House Speaker Nancy Pelosi (D-Calif.) and other Democratic leaders including Majority Leader Steny Hoyer (D-Md.) on Thursday also called for Omar to clarify her statement and added that “there is no moral equivalency between the U.S. and Israel and Hamas and the Taliban.”
“Legitimate criticism of the policies of both the United States and Israel is protected by the values of free speech and democratic debate,” they said. “And indeed, such criticism is essential to the strength and health of our democracies. But drawing false equivalencies between democracies like the U.S. and Israel and groups that engage in terrorism like Hamas and the Taliban foments prejudice and undermines progress toward a future of peace and security for all.”
The statement from the dozen Democratic lawmakers was signed by Rep. Brad Schneider of Illinois along with Reps. Jake Auchincloss of Massachusetts; Ted Deutch, Debbie Wasserman Schultz and Lois Frankel of Florida; Josh Gottheimer of New Jersey; Elaine Luria of Virginia; Kathy Manning of North Carolina; Jerrold Nadler of New York; Dean Phillips of Minnesota; Kim Schrier of Washington state; and Brad Sherman of California.
Omar tweeted that the Democrats who criticized her should have spoken with her rather than putting out the statement.
“It’s shameful for colleagues who call me when they need my support to now put out a statement asking for “clarification” and not just call,” she said.
“The islamophobic tropes in this statement are offensive. The constant harassment & silencing from the signers of this letter is unbearable.”
In the exchange at a Monday hearing that prompted the brouhaha, Omar asked Blinken how victims of human rights violations inflicted by Israeli security forces and Hamas could seek justice if the U.S. would not support an International Criminal Court investigation. The U.S. and Israel do not recognize the authority of the ICC, which can put individuals on trial for war crimes.
The line of questioning was about how the ICC opened an investigation in 2020 about the alleged crimes committed in Afghanistan by the Taliban and the United States, as well as an investigation this year into allegations against Hamas and Israeli forces dating to the 2014 Gaza conflict and why the Biden administration is opposing those investigations.
Omar in a follow-up tweet defended her previous remarks.
“Citing an open case against Israel, US, Hamas & Taliban in the ICC isn’t (a) comparison or from ‘deeply seated prejudice’,” she said shortly after her colleagues’ statement was issued, adding that “the truth can’t be hidden or silenced forever.”
Omar’s office did not respond to requests for comment Thursday, but Omar’s senior communications director and strategist Jeremy Slevin issued a statement.
“As usual, the far right is ginning up hate against Rep. Omar for a technical question about an ongoing investigation. This has already led to an increase in death threats against her and our staff. And now some of her own Democratic colleagues are ginning up the same Islamophobic hate against her, accusing her of giving ‘cover to terrorist groups’ simply for exercising oversight over a criminal investigation,” Slevin added.
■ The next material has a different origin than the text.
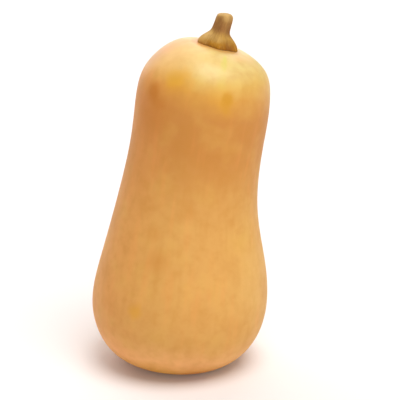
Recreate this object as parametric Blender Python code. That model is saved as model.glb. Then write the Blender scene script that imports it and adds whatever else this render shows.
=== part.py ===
"""A butternut squash: the fruit and its woody stem.

The fruit stands on its blossom end, on a small flat worn there by its own weight, and leans
towards +X, more so at the crown than at the base.  The outline is one smooth curve, turned
about a spine that bends in the XZ plane.  The stem flares onto the crown with a foot that
follows the skin.  The origin is on the ground, under the middle of the fruit's own box.
"""

import math

import bmesh
import bpy
import numpy as np
from mathutils import Matrix, Vector

# Fruit: the outline's guide points, each a distance along the spine, a radius on the side
# that the fruit leans to, and a radius on the far side.  The smooth outline runs a little
# inside them.  It is widest at the bulb and narrowest at the neck.
BULB_GUIDE = 0.0585
NECK_GUIDE = 0.0420
HEAD_GUIDE = 0.0425
FRUIT_LENGTH = 0.2135
OUTLINE = (
    (0.0000, 0.0000, 0.0000),
    (0.0000, 0.0295, 0.0340),
    (0.0125, 0.0485, 0.0495),
    (0.0370, BULB_GUIDE, 0.0590),
    (0.0685, 0.0555, 0.0530),
    (0.1060, 0.0435, 0.0455),
    (0.1440, NECK_GUIDE, 0.0405),
    (0.1705, HEAD_GUIDE, 0.0430),
    (0.1890, 0.0405, 0.0435),
    (0.2050, 0.0360, 0.0325),
    (FRUIT_LENGTH, 0.0165, 0.0215),
    (FRUIT_LENGTH, 0.0000, 0.0000),
)

# Spine: how far it leans from upright towards +X, and between which distances it bends.
BASE_LEAN = math.radians(5.0)
CROWN_LEAN = math.radians(15.0)
BEND_START = 0.073
BEND_END = 0.246
SPINE_STEPS = 400

# Base: how much of the rounded end is worn flat, and the dimple of the blossom scar.
WORN_DEPTH = 0.0018
SCAR_RADIUS = 0.0070
SCAR_DEPTH = 0.0014

# Stem: lean from upright, clearance under its foot, and guide points of its outline as
# heights above the crown and radii, from the foot, through the shaft, to the cut end.
STEM_LEAN = math.radians(13.0)
STEM_CLEARANCE = 0.0003
STEM_LENGTH = 0.0207
STEM_OUTLINE = (
    (-0.0060, 0.0118),
    (-0.0020, 0.0122),
    (0.0012, 0.0126),
    (0.0040, 0.0102),
    (0.0066, 0.0070),
    (0.0095, 0.0054),
    (0.0140, 0.0052),
    (0.0176, 0.0054),
    (0.0198, 0.0056),
    (STEM_LENGTH, 0.0034),
    (STEM_LENGTH, 0.0000),
)
RIDGES = 5
RIDGE_TURN = math.radians(-87.0)
RIDGE_DEPTH = 0.07

# Mesh fineness: sides round each ring, rings along the outline, and how tightly the rings
# crowd towards the outline's two ends.
FRUIT_SIDES = 56
FRUIT_RINGS = 52
FRUIT_CROWDING = 0.60
STEM_SIDES = 40
STEM_RINGS = 26
STEM_CROWDING = 0.30


def clear_scene():
    """Remove the objects that a new file starts with."""
    for thing in list(bpy.data.objects):
        bpy.data.objects.remove(thing, do_unlink=True)


def smooth_curve(guides, places):
    """Uniform cubic B-spline over guide points, read at the given places.

    A guide point is a distance and one or more radii, and a place is a number of guide points
    along the curve.  Past an end where the outline closes on its axis, the next guide is its
    neighbour mirrored across the axis; past an open end, the curve runs straight on.
    """
    points = np.array(guides)
    mirror = np.array([1.0] + [-1.0] * (points.shape[1] - 1))
    before = points[1] * mirror if points[0, 1] == 0.0 else 2 * points[0] - points[1]
    points = np.vstack([before, points, points[-2] * mirror])
    start = np.minimum(places.astype(int), len(guides) - 2)
    part = (places - start)[:, None]
    weights = (
        (1 - part) ** 3,
        3 * part**3 - 6 * part**2 + 4,
        -3 * part**3 + 3 * part**2 + 3 * part + 1,
        part**3,
    )
    return sum(weight * points[start + k] for k, weight in enumerate(weights)) / 6


def crowded(count, top, crowding):
    """Numbers from 0 to top, closer together towards both ends."""
    even = np.linspace(0.0, 1.0, count)
    return top * (even - crowding * np.sin(2 * math.pi * even) / (2 * math.pi))


def smooth_step(x):
    """0 up to x = 0, 1 from x = 1, and a smooth cubic in between."""
    x = np.clip(x, 0.0, 1.0)
    return x * x * (3.0 - 2.0 * x)


def lean_at(distance):
    """The spine's lean at a distance from the blossom end."""
    share = smooth_step((distance - BEND_START) / (BEND_END - BEND_START))
    return BASE_LEAN + (CROWN_LEAN - BASE_LEAN) * share


def spine_point(distance):
    """The spine's X and Z at some distances: its direction (sin lean, cos lean) added up.

    Past either end it runs straight on.
    """
    steps = np.linspace(0.0, FRUIT_LENGTH, SPINE_STEPS)
    lean = lean_at(steps)
    middle = (lean[1:] + lean[:-1]) / 2
    length = steps[1] - steps[0]
    along_x = np.concatenate([[0.0], np.cumsum(np.sin(middle)) * length])
    along_z = np.concatenate([[0.0], np.cumsum(np.cos(middle)) * length])
    inside = np.clip(distance, 0.0, FRUIT_LENGTH)
    past = distance - inside
    x = np.interp(inside, steps, along_x) + past * np.sin(lean_at(distance))
    z = np.interp(inside, steps, along_z) + past * np.cos(lean_at(distance))
    return x, z


def fruit_rings(growth=0.0):
    """Rings of points on the fruit's skin, or on a skin grown outwards all round.

    Each ring lies about the spine, square to it, and goes smoothly from the radius on the
    leaning side to the one on the far side.  The first and last rings are the poles.
    """
    places = crowded(FRUIT_RINGS, len(OUTLINE) - 1, FRUIT_CROWDING)
    outline = smooth_curve(OUTLINE, places)
    distance = outline[:, 0]
    middle_radius = (outline[:, 1] + outline[:, 2]) / 2
    side_swell = (outline[:, 1] - outline[:, 2]) / 2
    slope = np.gradient(np.stack([distance, middle_radius], axis=1), axis=0)
    slope /= np.linalg.norm(slope, axis=1)[:, None]
    dish = SCAR_DEPTH * (1.0 - smooth_step(middle_radius / SCAR_RADIUS))
    distance = distance + dish * (distance < BULB_GUIDE) - growth * slope[:, 1]
    middle_radius = middle_radius + growth * slope[:, 0]
    middle_radius[[0, -1]] = 0.0
    lean = lean_at(distance)
    centre_x, centre_z = spine_point(distance)
    turn = np.arange(FRUIT_SIDES) * 2 * math.pi / FRUIT_SIDES
    radius = middle_radius[:, None] + side_swell[:, None] * np.cos(turn)
    across = radius * np.cos(turn)
    x = centre_x[:, None] + across * np.cos(lean)[:, None]
    y = radius * np.sin(turn)
    z = centre_z[:, None] - across * np.sin(lean)[:, None]
    return np.stack([x, y, z], axis=-1)


def stem_rings():
    """Rings of points on the stem, about its own axis, which rises from its foot.

    Five rounded ridges run up the shaft and spread into the lobes of the foot.
    """
    places = crowded(STEM_RINGS, len(STEM_OUTLINE) - 1, STEM_CROWDING)
    outline = smooth_curve(STEM_OUTLINE, places)
    height = outline[:, 0]
    radius = outline[:, 1]
    turn = np.arange(STEM_SIDES) * 2 * math.pi / STEM_SIDES
    ridges = 1.0 + RIDGE_DEPTH * np.cos(RIDGES * (turn - RIDGE_TURN))
    x = radius[:, None] * np.cos(turn) * ridges
    y = radius[:, None] * np.sin(turn) * ridges
    z = np.repeat(height[:, None], STEM_SIDES, axis=1)
    return np.stack([x, y, z], axis=-1)


def skin(name, rings, placed, material=None):
    """One closed object: rings bridged in order, ending in a pole or a flat cap."""
    shell = bmesh.new()
    loops = []
    for ring in rings[1:-1]:
        corners = [shell.verts.new(placed @ Vector(point)) for point in ring]
        edges = [shell.edges.new((corners[k - 1], corners[k])) for k in range(len(corners))]
        loops.append(edges)
    for lower, upper in zip(loops, loops[1:]):
        bmesh.ops.bridge_loops(shell, edges=lower + upper)
    for edges, ring in ((loops[0], rings[0]), (loops[-1], rings[-1])):
        pole = shell.verts.new(placed @ Vector(ring.mean(axis=0)))
        for edge in edges:
            shell.faces.new((edge.verts[0], edge.verts[1], pole))
    bmesh.ops.recalc_face_normals(shell, faces=shell.faces)
    mesh = bpy.data.meshes.new(name)
    shell.to_mesh(mesh)
    shell.free()
    mesh.shade_smooth()
    thing = bpy.data.objects.new(name, mesh)
    bpy.context.collection.objects.link(thing)
    if material is not None:
        mesh.materials.append(material)
    return thing


def cut(thing, cutter):
    """Take the cutter's shape away from a thing, and keep the cutter as a hidden guide."""
    cutter.hide_render = True
    cutter.display_type = "WIRE"
    modifier = thing.modifiers.new(cutter.name, "BOOLEAN")
    modifier.operation = "DIFFERENCE"
    modifier.solver = "EXACT"
    modifier.object = cutter


def ground_slab():
    """A block whose top is the ground, wide enough to take the base's round end off."""
    width = 4 * BULB_GUIDE
    depth = BULB_GUIDE
    shell = bmesh.new()
    bmesh.ops.create_cube(shell, size=1.0)
    bmesh.ops.scale(shell, vec=(width, width, depth), verts=shell.verts)
    bmesh.ops.translate(shell, vec=(0.0, 0.0, -depth / 2), verts=shell.verts)
    mesh = bpy.data.meshes.new("ground_cut")
    shell.to_mesh(mesh)
    shell.free()
    slab = bpy.data.objects.new("ground_cut", mesh)
    bpy.context.collection.objects.link(slab)
    return slab


def plain_material(name, colour, roughness):
    """A Principled material of one colour."""
    material = bpy.data.materials.new(name)
    material.use_nodes = True
    shader = material.node_tree.nodes["Principled BSDF"]
    shader.inputs["Base Color"].default_value = (*colour, 1.0)
    shader.inputs["Roughness"].default_value = roughness
    shader.inputs["Metallic"].default_value = 0.0
    return material


def rind_material():
    """Buff, faintly waxy rind."""
    return plain_material("rind", (0.72, 0.40, 0.14), 0.45)


def stem_material():
    """Dry, olive-tan wood."""
    return plain_material("stem_wood", (0.36, 0.21, 0.06), 0.75)


def standing_place(rings):
    """Moves the fruit so that it stands on its worn base, middle over the origin."""
    lowest = rings.min(axis=(0, 1))
    highest = rings.max(axis=(0, 1))
    middle = (lowest[0] + highest[0]) / 2
    return Matrix.Translation((-middle, 0.0, -lowest[2] - WORN_DEPTH))


def make_fruit(rings, placed):
    """The fruit, in one piece, with its base worn flat."""
    fruit = skin("fruit", rings, placed, rind_material())
    cut(fruit, ground_slab())
    return fruit


def make_stem(placed):
    """The stem on the crown, its foot hollowed to sit a hair above the skin."""
    crown_x, crown_z = spine_point(FRUIT_LENGTH)
    crown = Matrix.Translation((float(crown_x), 0.0, float(crown_z)))
    upright = placed @ crown @ Matrix.Rotation(STEM_LEAN, 4, "Y")
    stem = skin("stem", stem_rings(), upright, stem_material())
    cut(stem, skin("crown_cut", fruit_rings(STEM_CLEARANCE), placed))
    return stem


def main():
    clear_scene()
    rings = fruit_rings()
    placed = standing_place(rings)
    make_fruit(rings, placed)
    make_stem(placed)


main()
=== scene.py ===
"""The looks of a butternut squash: its rind, its woody stem, and a plain studio stage.

Both pieces are surfaces worked out as whole arrays from two numbers: turn, the angle round the
piece from the side that the neck leans to, and place, a number of guide points along its
outline.  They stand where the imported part's own pieces stand.
"""

import math

import bpy
import numpy as np
from bpy.props import FloatProperty, FloatVectorProperty, PointerProperty
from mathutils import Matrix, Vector


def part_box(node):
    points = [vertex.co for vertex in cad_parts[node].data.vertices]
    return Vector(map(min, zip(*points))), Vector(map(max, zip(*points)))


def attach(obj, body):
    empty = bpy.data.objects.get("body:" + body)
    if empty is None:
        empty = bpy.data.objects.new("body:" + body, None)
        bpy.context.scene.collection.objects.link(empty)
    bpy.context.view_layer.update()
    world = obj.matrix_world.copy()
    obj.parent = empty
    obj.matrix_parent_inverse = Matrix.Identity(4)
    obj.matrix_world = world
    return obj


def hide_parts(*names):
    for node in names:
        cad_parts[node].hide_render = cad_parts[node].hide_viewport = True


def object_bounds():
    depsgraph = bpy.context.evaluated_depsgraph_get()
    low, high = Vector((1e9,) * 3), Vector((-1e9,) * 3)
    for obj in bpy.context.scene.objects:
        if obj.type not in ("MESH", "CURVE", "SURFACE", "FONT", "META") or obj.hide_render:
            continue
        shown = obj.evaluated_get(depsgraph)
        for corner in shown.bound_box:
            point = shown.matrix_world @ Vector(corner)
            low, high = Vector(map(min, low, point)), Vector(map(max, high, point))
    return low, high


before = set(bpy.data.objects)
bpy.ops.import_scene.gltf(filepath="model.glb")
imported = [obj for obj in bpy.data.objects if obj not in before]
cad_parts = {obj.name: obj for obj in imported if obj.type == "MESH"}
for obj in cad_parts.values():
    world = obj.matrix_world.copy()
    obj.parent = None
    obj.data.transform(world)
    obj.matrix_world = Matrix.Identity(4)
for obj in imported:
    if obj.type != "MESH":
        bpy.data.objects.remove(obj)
CAD_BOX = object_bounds()

bl_info = {
    "name": "Butternut Squash",
    "version": (1, 0, 0),
    "blender": (4, 5, 0),
    "location": "3D View > Sidebar > Squash",
    "description": "Grows a butternut squash and its stem, and sets a studio stage for them",
    "category": "Add Mesh",
}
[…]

He said that her role as a member of that committee is to “ask questions of the Administration and work to make sure the public understands our government shouldn’t deny any person from seeking justice.”
House Democrats who came to Omar’s defense included Rep. Rashida Tlaib (D-Mich.), who along with Omar was one of the first two Muslim women elected to Congress in 2018.
Tlaib wrote on Twitter that she was tired of her Republican and Democratic colleges demonizing Omar.
“Their obsession with policing her is sick,” she tweeted. “She has the courage to call out human rights abuses no matter who is responsible.”
Rep. Cori Bush, a Democratic freshman from Missouri, also criticized those Democrats who issued the statement rather than talk directly to Omar.
“I’m not surprised when Republicans attack Black women for standing up for human rights,” she tweeted. “But when it’s Democrats, it’s especially hurtful. We’re your colleagues. Talk to us directly.”
The Republicans’ campaign arm, the National Republican Campaign Committee, has already called for Omar to be stripped of her seat on the House Committee on Foreign Affairs. The campaign committee is headed by Rep. Tom Emmer, a Minnesota Republican.
“If Democrats truly cared about Ilhan Omar’s anti-American and anti-Semitic rhetoric, they would immediately take action to remove her from her committee assignments,” NRCC spokesman Mike Berg said in a statement.